Snap Inc (NYSE:SNAP) continues to be a whipping post of the tech sector. The company just reported its Q3 numbers, and the results were poor, with shares reacting to the downside once again. Part of the problem is that the stock was massively overpriced when it went live on the market, and has been working against inflated expectations ever since. However, most of the problem is the company’s poor performance since.

And Q3 was another good example, as DAU’s keep dropping. In raw numbers: SNAP Reports Q3 (Sep) loss of $0.12 per share, excluding non-recurring items, $0.02 better than the S&P Capital IQ Consensus of ($0.14); revenues rose 43.2% year/year to $297.7 mln vs the $283 mln S&P Capital IQ Consensus; Adj-EBITDA of ($138.4 mln) vs. ($167.2 mln) estimate. Q3 DAUs were 186 mln vs. 188 mln last quarter and vs. 187 mln estimate. Co issues guidance for Q4, sees Q4 revs of $355-380 mln vs. $375.30 mln S&P Capital IQ Consensus; sees Adj-EBITDA of ($100-75 mln) vs. ($108 mln) estimate. It wasn’t pretty.

Snap Inc (NYSE:SNAP) trumpets itself as a firm that operates as a camera company in the United States and internationally.

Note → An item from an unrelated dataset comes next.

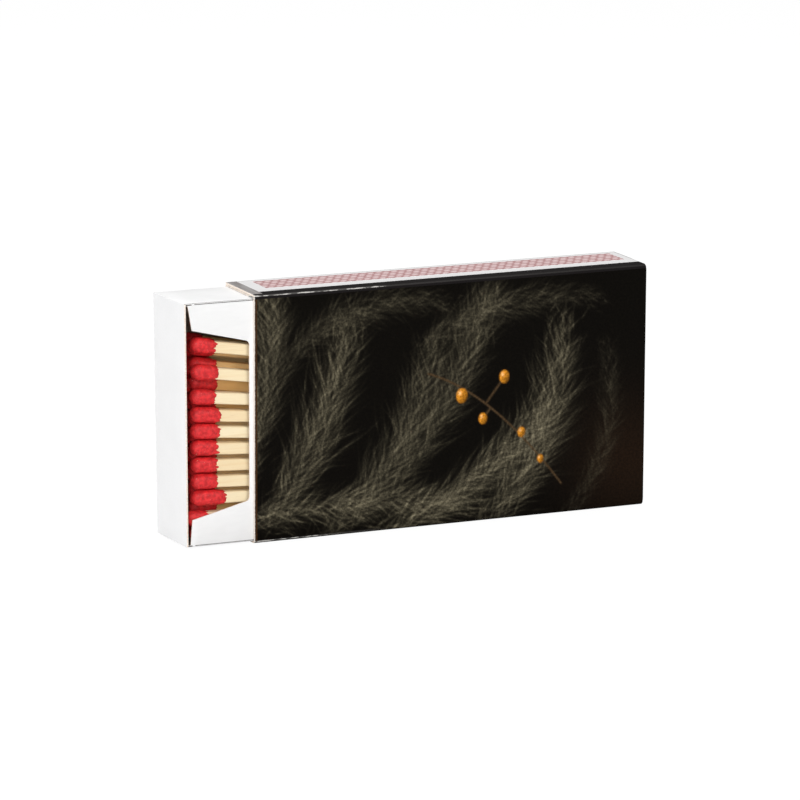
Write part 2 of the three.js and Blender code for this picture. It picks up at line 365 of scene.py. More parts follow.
def printed_panel():
    """The front panel: the picture is a colour on the mesh's points, and the ink has a fine mottle."""
    shader = Shader("printed_panel", roughness=0.38, specular=0.04)
    picture = shader.attribute("picture").outputs["Color"]
    mottle = shader.range(shader.noise(1900, detail=4), 0.35, 0.65, 0.75, 1.3)
    inked = shader.mix(1.0, picture, mottle, "MULTIPLY")
    shader.colour(fold_wear_and_highlight(shader, inked))
    shader.roughness(shader.range(shader.noise(160), 0.3, 0.7, 0.34, 0.46))
    shader.bump(shader.noise(1500, detail=5), 0.12, PAPER_GRAIN)
    return shader.material


def printed_back(low, high):
    """The back's print, which the photograph doesn't show: black with faint upright blades of grass."""
    shader = Shader("printed_back", roughness=0.38, specular=0.04)
    x, _, z = shader.axes()
    bent = shader.times(shader.minus(shader.noise(45, detail=2), 0.5), 7 * MM)
    blades = shader.tree.nodes.new("ShaderNodeCombineXYZ")
    shader.put(shader.plus(x, bent), blades.inputs[0])
    shader.put(shader.times(z, 0.05), blades.inputs[2])
    streaks = shader.range(shader.noise(900, blades.outputs[0], detail=5), 0.5, 0.72)
    height = high.z - low.z
    faded = shader.range(z, low.z + 0.15 * height, low.z + 0.85 * height, 1, 0)
    clumps = shader.range(shader.noise(60, detail=2), 0.4, 0.65)
    share = shader.times(shader.times(streaks, faded), clumps)
    shader.colour(fold_wear_and_highlight(shader, shader.mix(share, tuple(INK_DARK), tuple(INK_GREY / 2))))
    shader.bump(shader.noise(1500, detail=5), 0.12, PAPER_GRAIN)
    return shader.material


def printed_side(low, high):
    """Narrow sides: white board, with the black print running over from the front and the left end. That
    print is coloured lighter than the front's black, and grey at the left end, as a painted reflection.
    """
    shader = Shader("printed_side", roughness=0.55, specular=0.35)
    x, y, _ = shader.axes()
    ragged = shader.times(shader.minus(shader.noise(1200), 0.5), INK_RAGGEDNESS)
    from_front = shader.plus(shader.minus(y, low.y), ragged)
    from_left = shader.plus(shader.minus(x, low.x), ragged)
    soft = INK_SOFTNESS
    left_ink = shader.range(from_left, LEFT_BLEED - soft, LEFT_BLEED + soft, 1, 0)
    bleed = shader.range(left_ink, 0, 1, FRONT_BLEED, CORNER_BLEED)
    front_ink = shader.range(shader.minus(from_front, bleed), -soft, soft, 1, 0)
    ink = shader.math("MAXIMUM", front_ink, left_ink)
    from_back = shader.minus(high.y, y)
    from_right = shader.minus(high.x, x)
    # A grey band darkens the board along the back and right edges
    rim = shader.range(shader.math("MINIMUM", from_back, from_right), 0, EDGE_DARK_WIDTH, 0.75, 0)
    board = shader.mix(shader.noise(500), *SIDE_BOARD)
    board = shader.mix(rim, board, SIDE_RIM)
    drawn = shader.noise(900, shader.scaled((1, 0.12, 1)), detail=3)
    # Painted reflection: the print at the left end is grey, and elsewhere on the narrow sides lighter
    # than the front's black
    left_ink_and_sheen = shader.mix(shader.range(drawn, 0.35, 0.65), *LEFT_INK_AND_SHEEN)
    tone = shader.mix(front_ink, left_ink_and_sheen, SIDE_INK_AND_SHEEN)
    shader.colour(fold_wear_and_highlight(shader, shader.mix(ink, board, tone)))
    shader.put(shader.range(ink, 0, 1, 0.35, 0.04), shader.surface.inputs["Specular IOR Level"])
    shader.bump(shader.noise(1400, detail=5), 0.15, PAPER_GRAIN)
    return shader.material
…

The company offers Snapchat, a camera application that helps people to communicate through short videos and images. It also provides Camera, a tool to personalize and add context to Snaps; Friends Page that allows to creating and watching stories, chatting with groups, making voice and video calls, and communicating through a range of contextual stickers and Bitmojis; and Discover that helps to surface the most interesting stories from publishers, creators, and the community, based on a user’s subscriptions and interests.

In addition, the company offers Snap Map, which enables individuals to pinch on the camera screen for bringing a live map of their location, as well as showing nearby friends, popular stories, and a heatmap of recent Snaps posted to their story; Memories that allows users to choose to save the Snaps they create in a searchable personal collection, and users to create Snaps and stories from their saved Snaps and camera roll; and Spectacles, a hardware product that connects with Snapchat and capture video from a human perspective.

The company was formerly known as Snapchat, Inc. and changed its name to Snap Inc. in September 2016. Snap Inc. was founded in 2010 and is headquartered in Venice, California.

 

Theoretical

We started off by noting that SNAP recently hit the wires with the announcement of its Q3 numbers, showing a loss and an underperformance against expectations in terms of its key DAU stat, as well as forward guidance that didn’t alleviate the gloom.

The stock has suffered a bit of late, with shares of SNAP taking a hit in recent action, down about -8% over the past week. The question now is this: have we seen the poor trends baked into the price?

Any even theoretical understanding of how the company might be able to right the ship in the next two quarters could bake in a low off this latest dive.

However, we simply don’t have that theory right now.

Here are the highlights from the company’s slide deck accompanying the call:

We have been developing a completely new version of our Android application to be lightweight, modular, and performant. The Android community represents a global growth opportunity for us and we are making good progress testing the application in select markets. We look forward to rolling it out when it’s ready.

We continue to improve monetization as we scale our advertising business and our results demonstrate meaningful progress.

In terms of monetization, this quarter we increased the number of active advertisers on our platform and expanded our product suite. Advertisers are achieving a high return on advertising spend, driving strong revenue growth. Total impressions were up 278 percent year-over-year and 37 percent sequentially, while pricing was down 61 percent year-over-year and 15 percent sequentially.

We have now successfully transitioned to a self-service advertising model that can serve brand, direct response, and always-on advertisers.

Similar to last quarter, we are not giving specific DAU guidance, although our outlook assumes that Q4 DAUs will decline sequentially.

Looking forward to 2019, our internal stretch output goal will be an acceleration of revenue growth and full year free cash flow and profitability.